Greenwich Council are due to decide in January 2019 whether to compulsory purchase buildings in Woolwich for the 750 homes Spray Street development.
The development from St Modwen and Notting Hill Housing offers much to look forward to including a new cinema and commercial space alongside 742 homes.
However a large swath of Woolwich town centre would be flattened to make way for the development with some shop owners raising complaints about the process and alternative sites offered.
A dentist, for example, has raised issues around relocating as has a newsagent who complained that an alternative site offered was over in Abbey Wood in an area with far less footfall. A campaign group named Speak Out Woolwich has also formed.
The newsagent is located in a parade of shops on Woolwich New Road that with investment and a little imagination could look far better. The parade is not great at all right now adorned with poor signage, shop frontages and some buildings barely maintained.
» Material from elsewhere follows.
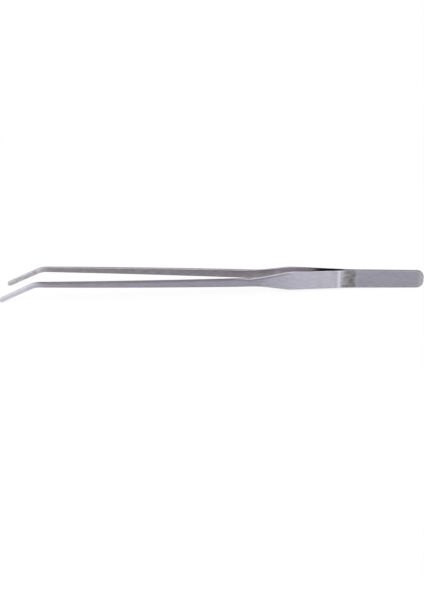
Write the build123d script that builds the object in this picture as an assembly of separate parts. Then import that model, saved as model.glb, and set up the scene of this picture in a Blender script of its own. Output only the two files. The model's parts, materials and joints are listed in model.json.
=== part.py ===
from build123d import *
import math
import os

# Aquascaping tweezers with angled tips: two long blades of stainless steel, face to face and
# spot welded at the tail, that spring apart from there and close when they are squeezed.
#
# Millimetres and degrees. Everything is drawn in the tool frame: X runs from the tail end
# (X = 0) to the tips, Y is the direction in which the blades open, Z is across the broad
# faces, and both tips bend towards -Z. At the end the tool is laid on its side, at rest on
# its lower edge, in the row frame: +Z up, tips towards -X, origin at the centre of the
# footprint. The left blade is then the one on the -Y side.
#
# Each blade is one strip of steel. It is cut at the flex line into a tail leaf and an arm,
# because a rigid arm that turns about that line stands in for the bending of the strip.

# ---------------------------------------------------------------- driving dimensions

# Broad faces, seen along Y
TOOL_LENGTH = 270.0
TAIL_WIDTH = 11.5
TAIL_CORNER_RADIUS = 4.4
GRIP_WIDTH = 12.6           # at the shoulder, the widest place
NECK_WIDTH = 5.4
SHANK_END_WIDTH = 3.1       # where the tips bend
TIP_END_WIDTH = 3.1
SHOULDER_RADIUS = 25.0
NECK_RADIUS = 90.0
TIP_BEND_RADIUS = 14.0
TIP_BEND_ANGLE = 25.5
TIP_LENGTH = 26.4
TIP_CORNER_RADIUS = 1.2

# Stretches of a blade, measured along it from the tail end
WELDED_LENGTH = 42.6
BEND_LENGTH = 8.0           # they part
ROOT_LENGTH = 23.0          # straight
GRIP_SET_LENGTH = 11.0      # bent further out, up to the shoulder
GRIP_END_LENGTH = 17.5      # straight, past the shoulder
NECK_SET_LENGTH = 13.5      # bent back inwards, and thickened
TAPER_LENGTH = 20.5         # from the shoulder to the neck's corner in the broad outline
FLEX_OFFSET = 8.0           # from the bend to the flex line

# Headings of a blade seen along Z, away from the plane between the blades
ROOT_ANGLE = 4.5
GRIP_ANGLE = 5.6
SHANK_START_ANGLE = 3.2
SHANK_END_ANGLE = 1.14

# Thickness of one blade
BLADE_THICKNESS = 1.25      # tail, root and grip
SHANK_THICKNESS = 2.3
TIP_THICKNESS = 1.6         # at the tip end
THINNING_LENGTH = 40.0      # over which the tip thins
EDGE_RADIUS = 0.3           # long outer edges
TIP_END_RADIUS = 0.6        # outer edge of the tip end

# Serrations across the inner faces of the tips
SERRATION_PITCH = 0.9
SERRATION_WIDTH = 0.7
SERRATION_DEPTH = 0.28
SERRATION_COUNT = 24
SERRATION_MARGIN = 1.5      # from the tip end to the first groove's centre

# Spot welds, and the flex line's knuckle
WELD_STATIONS = (12.0, 29.0)
NUGGET_DIAMETER = 4.2
NUGGET_DEPTH = 0.5          # fused into each blade
KNUCKLE_RELIEF = 0.02       # the knuckle is this much inside the blade's faces
FLEX_CLEARANCE = 0.03       # between the knuckle and its groove

# ---------------------------------------------------------------- derived places

SPACE = 3 * TOOL_LENGTH     # larger than the tool, for cutting and extruding
PITCH_STEPS = 12            # to find how the tool rests, each far closer than the last
SHOULDER_STATION = WELDED_LENGTH + BEND_LENGTH + ROOT_LENGTH + GRIP_SET_LENGTH
NECK_STATION = SHOULDER_STATION + TAPER_LENGTH
TIP_TURN = math.radians(TIP_BEND_ANGLE)
TIP_AXIS = Vector(math.cos(TIP_TURN), 0, -math.sin(TIP_TURN))
TIP_SIDE = Vector(math.sin(TIP_TURN), 0, math.cos(TIP_TURN))
TIP_CORNER = Vector(TOOL_LENGTH - TIP_LENGTH * math.cos(TIP_TURN), 0, 0)
TIP_END = TIP_CORNER + TIP_AXIS * TIP_LENGTH


# ---------------------------------------------------------------- the blade's two views

def broad_outline():
    """A blade seen along Y, from tail to tip, with every corner rounded."""
    mitre = Vector(math.sin(TIP_TURN / 2), 0, math.cos(TIP_TURN / 2))
    mitre *= SHANK_END_WIDTH / 2 / math.cos(TIP_TURN / 2)
    tip_half = TIP_SIDE * (TIP_END_WIDTH / 2)
    corners = [
        ((0, 0, TAIL_WIDTH / 2), TAIL_CORNER_RADIUS),
        ((SHOULDER_STATION, 0, GRIP_WIDTH / 2), SHOULDER_RADIUS),
        ((NECK_STATION, 0, NECK_WIDTH / 2), NECK_RADIUS),
        (TIP_CORNER + mitre, TIP_BEND_RADIUS + SHANK_END_WIDTH / 2),
        (TIP_END + tip_half, TIP_CORNER_RADIUS),
        (TIP_END - tip_half, TIP_CORNER_RADIUS),
        (TIP_CORNER - mitre, TIP_BEND_RADIUS - SHANK_END_WIDTH / 2),
        ((NECK_STATION, 0, -NECK_WIDTH / 2), NECK_RADIUS),
        ((SHOULDER_STATION, 0, -GRIP_WIDTH / 2), SHOULDER_RADIUS),
        ((0, 0, -TAIL_WIDTH / 2), TAIL_CORNER_RADIUS),
    ]
    points, radii = zip(*corners)
    return make_face(FilletPolyline(*points, radius=radii, close=True))


def stretch(previous, length, heading, offset):
    """The next stretch of a blade seen along Z, straight or an arc, up to that heading.

    The length is the centre line's, and the offset is outwards from the centre line.
    """
    along = previous % 1
    turn = heading - math.degrees(math.atan2(along.Y, along.X))
    if abs(turn) < 1e-6:
        return Line(previous @ 1, previous @ 1 + along * length)
    centre_radius = length / math.radians(abs(turn))
    return JernArc(previous @ 1, along, centre_radius - math.copysign(offset, turn), turn)


def grip_edges(offset):
    """Tail, bend, root and grip of a blade seen along Z, at that offset."""
    level = BLADE_THICKNESS / 2 + offset
    edges = [Line((0, level), (WELDED_LENGTH, level))]
    stretches = ((BEND_LENGTH, ROOT_ANGLE), (ROOT_LENGTH, ROOT_ANGLE),
                 (GRIP_SET_LENGTH, GRIP_ANGLE), (GRIP_END_LENGTH, GRIP_ANGLE))
    for length, heading in stretches:
        edges.append(stretch(edges[-1], length, heading, offset))
    return edges


def shank_edges(grip, side):
    """Neck, shank and tip of a blade seen along Z, on its outer (1) or inner (-1) face.

    They go on from the grip's edge: the neck thickens the blade, the shank keeps its
    thickness, and the tip thins to its end.
    """
    neck_centre = stretch(grip_edges(0)[-1], NECK_SET_LENGTH, SHANK_START_ANGLE, 0)
    along = neck_centre % 1
    neck_end = neck_centre @ 1 + Vector(-along.Y, along.X) * (side * SHANK_THICKNESS / 2)
    neck = Spline(grip @ 1, neck_end, tangents=(grip % 1, along))
    run = TOOL_LENGTH - THINNING_LENGTH - (neck_centre @ 1).X
    shank = stretch(neck, run, SHANK_END_ANGLE, side * SHANK_THICKNESS / 2)
    thinning = side * (TIP_THICKNESS - SHANK_THICKNESS) / 2
    end = shank @ 1
    rise = THINNING_LENGTH * math.tan(math.radians(SHANK_END_ANGLE)) + thinning
    return [neck, shank, Line(end, (TOOL_LENGTH, end.Y + rise))]


def face_edges(side):
    """A blade seen along Z: its outer (1) or inner (-1) face, from tail to tip."""
    edges = grip_edges(side * BLADE_THICKNESS / 2)
    return edges + shank_edges(edges[-1], side)


def side_outline():
    """A blade seen along Z: the inner face of its tail lies on Y = 0."""
    outer = face_edges(1)
    inner = face_edges(-1)
    ends = [Line(inner[0] @ 0, outer[0] @ 0), Line(inner[-1] @ 1, outer[-1] @ 1)]
    outline = make_face(outer + inner + ends)
    outer_corner = outline.vertices().sort_by_distance(outer[-1] @ 1)[0]
    return fillet(outer_corner, TIP_END_RADIUS)


def flex_line():
    """Where the arm turns, on the blade's centre line."""
    root = grip_edges(0)[2]
    return root @ 0 + root % 0 * FLEX_OFFSET


# ---------------------------------------------------------------- solids

def whole_blade():
    """One blade in one piece, on the +Y side of the plane between the blades."""
    broad = extrude(broad_outline(), SPACE / 2, both=True)
    side = extrude(side_outline(), SPACE / 2, both=True)
    steel = broad & side
    outer_faces = steel.faces().filter_by(lambda face: face.normal_at().Y > 0.7)
    long_edges = outer_faces.edges().filter_by(Axis.Z, reverse=True)
    return fillet(long_edges, EDGE_RADIUS)


def flex_cylinder(radius):
    return Pos(flex_line()) * Cylinder(radius, SPACE)


def beyond_flex(direction):
    """All the space ahead (1) or behind (-1) of the flex line, square to the blade there."""
    space = Pos(direction * SPACE / 2, 0, 0) * Box(SPACE, SPACE, SPACE)
    return Pos(flex_line()) * Rot(0, 0, ROOT_ANGLE) * space


def weld_nuggets():
    """The welds' fused metal, a disc centred between the blades at each station."""
    disc = Rot(90, 0, 0) * Cylinder(NUGGET_DIAMETER / 2, 2 * NUGGET_DEPTH)
    return [Pos(station, 0, 0) * disc for station in WELD_STATIONS]


def serrations():
    """Cutters for the grooves across the inner face of the tip of the +Y blade."""
    inner_edge = face_edges(-1)[-1]
    half = SERRATION_WIDTH / 2
    profile = make_face(Polyline((-2 * half, -SERRATION_DEPTH), (2 * half, -SERRATION_DEPTH),
                                 (0, SERRATION_DEPTH), close=True))
    cutters = []
    for index in range(SERRATION_COUNT):
        centre = TIP_END - TIP_AXIS * (SERRATION_MARGIN + index * SERRATION_PITCH)
        upright = Axis((centre.X, 0, 0), (0, 1, 0))
        centre.Y = inner_edge.find_intersection_points(upright)[0].Y
        across = Plane(centre, x_dir=TIP_AXIS, z_dir=TIP_SIDE)
        cutters.append(extrude(across * profile, TIP_LENGTH, both=True))
    return cutters


def resting_pitch(centre_station):
    """How far the tips are raised when the tool lies on its lower edge.

    It then stands on one place behind its centre of mass and one ahead of it.
    """
    across = Plane.YZ.offset(centre_station)
    halves = [split(broad_outline(), bisect_by=across, keep=keep) for keep in (Keep.BOTTOM, Keep.TOP)]
    pitch = 0.0
    for _ in range(PITCH_STEPS):
        rear, front = ((Rot(0, -pitch, 0) * half).bounding_box().min.Z for half in halves)
        pitch += math.degrees(math.atan2(rear - front, TOOL_LENGTH))
    return pitch


def tool_pieces():
    """Every piece of the tool in the tool frame, by name."""
    steel = whole_blade()
    knuckle_radius = BLADE_THICKNESS / 2 - KNUCKLE_RELIEF
    nuggets = weld_nuggets()
    leaf = steel - beyond_flex(1) - flex_cylinder(knuckle_radius + FLEX_CLEARANCE) - nuggets
    arm = steel - (beyond_flex(-1) - flex_cylinder(knuckle_radius)) - serrations()
    return {
        "left_tail_leaf": leaf,
        "right_tail_leaf": mirror(leaf, Plane.XZ),
        "left_arm": arm,
        "right_arm": mirror(arm, Plane.XZ),
        "spot_welds": Compound(children=nuggets),
    }


def row_placement(pieces):
    """From the tool frame to the row frame: laid on its side and resting on its lower edge."""
    moment = sum(piece.volume * piece.center(CenterOf.MASS).X for piece in pieces.values())
    centre_station = moment / sum(piece.volume for piece in pieces.values())
    turned = Rot(0, 0, 180) * Rot(0, -resting_pitch(centre_station), 0)
    box = Compound(children=[turned * piece for piece in pieces.values()]).bounding_box()
    return Pos(-box.center().X, -box.center().Y, -box.min.Z) * turned


pieces = tool_pieces()
placement = row_placement(pieces)
os.makedirs("parts", exist_ok=True)
for name, piece in pieces.items():
    export_step(placement * piece, f"parts/{name}.step")
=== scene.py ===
import json
import math

import bmesh
import bpy
import numpy as np
from mathutils import Matrix, Vector
from mathutils.bvhtree import BVHTree


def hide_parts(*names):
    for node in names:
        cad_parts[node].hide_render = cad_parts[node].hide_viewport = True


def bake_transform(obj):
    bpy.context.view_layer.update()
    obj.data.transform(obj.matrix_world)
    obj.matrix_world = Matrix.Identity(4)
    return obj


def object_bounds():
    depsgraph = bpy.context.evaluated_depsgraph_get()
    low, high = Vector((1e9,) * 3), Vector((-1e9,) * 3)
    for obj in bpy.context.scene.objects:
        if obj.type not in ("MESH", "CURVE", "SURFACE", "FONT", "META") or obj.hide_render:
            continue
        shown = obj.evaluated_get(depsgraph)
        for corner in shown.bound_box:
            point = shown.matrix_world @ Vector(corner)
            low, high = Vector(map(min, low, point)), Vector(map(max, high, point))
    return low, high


# Aquascaping tweezers lying on their side. Each blade is one strip of steel, so one mesh
# stands for the two CAD nodes that its tail and arm are, and runs on unbroken where they are joined.
#
# Metres throughout. A blade is measured in blade coordinates: s along it from the tail end,
# v outwards from the plane between the blades, z across its broad faces. Where the tip turns,
# u goes on along the centre line of the broad faces, and across is the distance from it.

MM = 0.001

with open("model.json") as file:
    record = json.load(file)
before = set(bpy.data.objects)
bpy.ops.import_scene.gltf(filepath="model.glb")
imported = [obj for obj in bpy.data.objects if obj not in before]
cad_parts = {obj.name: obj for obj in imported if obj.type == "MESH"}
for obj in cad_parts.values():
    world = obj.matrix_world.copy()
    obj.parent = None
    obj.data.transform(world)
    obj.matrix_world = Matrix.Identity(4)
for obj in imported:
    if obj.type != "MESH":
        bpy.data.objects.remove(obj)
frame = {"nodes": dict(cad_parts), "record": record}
cad_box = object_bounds()
record = frame["record"]
joints = {joint["name"]: joint for joint in record["behaviour"]["joints"]}
mounts = {mount["name"]: mount for mount in record["mounts"]}

# ---------------------------------------------------------------- sizes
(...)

But think of what might be.
Much of the rest of the wider site has little architecture merit but some parts do – including the row of Victorian shops and the covered market. Developers have changed plans from retaining and renovating buildings of merit amongst new builds to leveling everything.
It could be argued that it would be justified if greater density were provided through demolition, but some good quality buildings on Woolwich New Road in line for demolition are to be replaced with some that are barely any taller – but a lot blander.
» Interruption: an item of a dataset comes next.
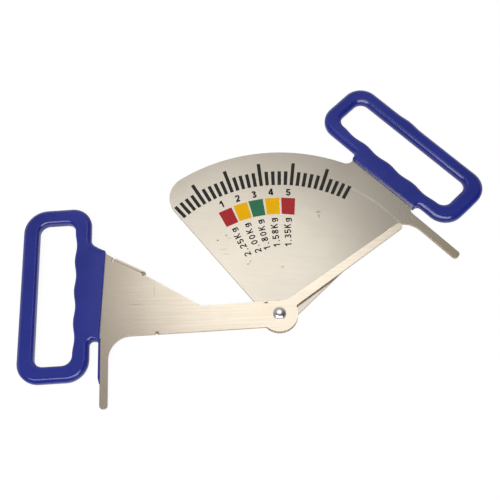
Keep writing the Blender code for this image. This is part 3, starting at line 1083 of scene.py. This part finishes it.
@dataclass
class PointerPlate(Plate):
    """Sheet with the pointer, an arm, a web with a stop tab, a leg and the left grip's loop."""

    web_angle: float = 123.6
    web_y: float = 53.5
    web_r: float = 8.0
    web_grip_r: float = 6.0
    pointer_angle: float = 236.96
    reading: float = 4.83
    back: float = -2.27
    taper: float = 0.0109
    length: float = 109.3
    tip_r: float = 2.1
    fillet: float = 16.0
    notch_r: float = 2.0
    tab_angle: float = 119.6
    tab_offset: float = 12.06
    tab_from: float = 98.4
    tab_to: float = 122.2
    bend_r: float = 1.5
    bend_steps: int = 10
    relief: float = 1.2
    relief_depth: float = 0.6

    @property
    def root(self) -> float:
        """Offset of the line where the tab leaves the web."""
        return self.tab_offset + self.bend_r + SHEET

    def tab_root(self) -> list[Corner]:
        """Corners at the tab's root, with a relief notch at each end.

        Returns:
            The (x, y, radius) corners.
        """
        web = (self.drawing.arm_back, self.web_y)
        across = self.tab_angle - 90
        bottom = self.root + self.relief_depth
        outer = self.tab_to + self.relief
        inner = self.tab_from - self.relief
        return [
            (*meet(web, self.web_angle, along(self.tab_angle, outer), across), 0.0),
            (*along(self.tab_angle, outer, bottom), 0.5),
            (*along(self.tab_angle, self.tab_to, bottom), 0.5),
            (*along(self.tab_angle, self.tab_to, self.root), 0.0),
            (*along(self.tab_angle, self.tab_from, self.root), 0.0),
            (*along(self.tab_angle, self.tab_from, bottom), 0.5),
            (*along(self.tab_angle, inner, bottom), 0.5),
            (*meet(web, self.web_angle, along(self.tab_angle, inner), across), 0.0),
        ]

    def edge(self, offset: float, closing: float, distance: float) -> Point:
        """Point on one edge of the pointer.

        Args:
            offset: Offset of the edge at the pivot.
            closing: How fast it closes on the middle line.
            distance: Distance from the pivot.

        Returns:
            The point.
        """
        return along(self.pointer_angle, distance, offset - closing * distance)

    def outline(self) -> Outline:
        """Outline of the sheet, anticlockwise.

        Returns:
            The points in order.
        """
        d = self.drawing
        web = (d.arm_back, self.web_y)
        web_top = meet(web, self.web_angle, (0.0, self.near_y), 0.0)
        reading_angle = self.pointer_angle + degrees(self.taper)
        arm_end = meet((d.arm_back, 0.0), 90.0, self.edge(self.reading, self.taper, 0.0),
                       reading_angle)
        points = d.foot_and_grip()
        start = points.pop()
        corners = [(*start, 0.0), (*web_top, self.web_grip_r)] + self.tab_root()
        corners += [(*web, self.web_r), (d.arm_back, d.back_nick + 5.0, 0.0)]
        points += rounded(corners)
        points += d.nick(d.arm_back, d.back_nick, -1)
        hub_x = sqrt(d.hub_r ** 2 - self.back ** 2)
        hub_corner = self.edge(self.back, -self.taper, hub_x)
        past = degrees(atan2(hub_corner[1], hub_corner[0]) + self.notch_r / d.hub_r) + 360
        on_hub = (d.hub_r * cos(radians(past)), d.hub_r * sin(radians(past)))
        points += rounded([
            (*points[-1], 0.0),
            (*arm_end, self.fillet),
            (*self.edge(self.reading, self.taper, self.length), self.tip_r),
            (*self.edge(self.back, -self.taper, self.length), self.tip_r),
            (*hub_corner, self.notch_r),
            (*on_hub, 0.0),
        ])[1:]
        end = 360 + degrees(acos(d.arm_foot / d.hub_r))
        return points + arc((0, 0), d.hub_r, past, end)[1:-1]

    def drop_tab(self, bm: bmesh.types.BMesh, low: float) -> None:
        """Bend the stop tab down from its root.

        Args:
            bm: Mesh of the sheet, in drawing millimetres.
            low: Height of the sheet's underside.
        """
        ends = [along(self.tab_angle, s, self.root) for s in (self.tab_from, self.tab_to)]
        middle = (Vector(ends[0]) + Vector(ends[1])) / 2
        target = Vector((middle.x, middle.y, low + SHEET / 2))
        face = min(bm.faces, key=lambda f: (f.calc_center_median() - target).length)
        first, second = (Vector((x, y, low - self.bend_r)) for x, y in ends)
        axis = (second - first).normalized()
        if axis.cross(face.normal).z > 0:
            axis.negate()
        turn = Matrix.Rotation(radians(90 / self.bend_steps), 3, axis)
        for step in range(self.bend_steps + 1):
            face = bmesh.ops.extrude_discrete_faces(bm, faces=[face])["faces"][0]
            if step < self.bend_steps:
                bmesh.ops.rotate(bm, verts=face.verts, cent=first, matrix=turn)
            else:
                bmesh.ops.translate(bm, verts=face.verts, vec=(0.0, 0.0, self.bend_r - low))

    def build(self) -> bpy.types.Object:
        """Build the sheet in place of its CAD node.

        Returns:
            The piece.
        """
        bm = self.blank(self.outline(), Half.POINTER.low)
        self.drop_tab(bm, Half.POINTER.low)
        burn = (0.10, 0.06, 0.035)
        warm_tone = (0.74, 0.60, 0.42)
        grey = (0.42, 0.39, 0.36)
        painted_shade_tone = (0.66, 0.575, 0.49)
        marks_and_shade = (
            # Painted shade: a wide soft darker patch over the left jaw leg stands in for the leg
            # reflecting less light.
            StainOrShade(-122.0, -62.0, 50.0, 104.0, painted_shade_tone, 0.85, 1.0),
            # A warmer, darker soft patch over the hub, above and to the left of the pivot.
            StainOrShade(-6.0, 2.5, 10.0, 8.0, warm_tone, 0.32, 1.0),
            StainOrShade(-8.9, 8.2, 2.1, 1.0, burn, 0.85),
            StainOrShade(-82.9, -10.4, 2.0, 1.3, burn, 0.75),
            StainOrShade(-93.7, 33.9, 1.7, 1.7, burn, 0.80),
            StainOrShade(-85.6, 20.4, 0.45, 5.5, grey, 0.45),
            StainOrShade(-98.5, 10.6, 6.5, 0.45, grey, 0.45),
            StainOrShade(-108.0, 37.5, 5.0, 2.2, warm_tone, 0.20, 1.0),
        )
        finish = Stainless("stainless_pointer", lean=(-0.022, -0.004), stains_and_shade=marks_and_shade).material()
        made = place("pointer_sheet", bm, Half.POINTER.placing, Half.POINTER.body, finish)
        round_edges(made, self.edge_round)
        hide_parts("pointer_plate")
        return made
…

I also really dislike how buildings at each end jjut out and impose themselves. The building at the far end would replace an 1980s block and no big loss there, but the new build visualised appears to encroach onto paving space. This is an area of high footfall that will only increase when the Elizabeth Line opens.
The covered market has also seen a new lease of life as Street Feast’s Public Market. The transformation of the space in a matter of weeks shows what can be done. Initial plans to retain the market with relocation have also been dropped.
There’s much to look forward with the plans for the area. But it’s a shame the easy option has been taken to flatten everything instead of working creatively to retain what has merit – only if 10% of the overall site – and build around that. It’d make barely any dent into overall home numbers of provision of a cinema and shops.
If Greenwich Council do agree to proceed with a CPO on all buildings alongside a lack of alternative, comparable space for retailers, then it’s likely to raise a much opposition.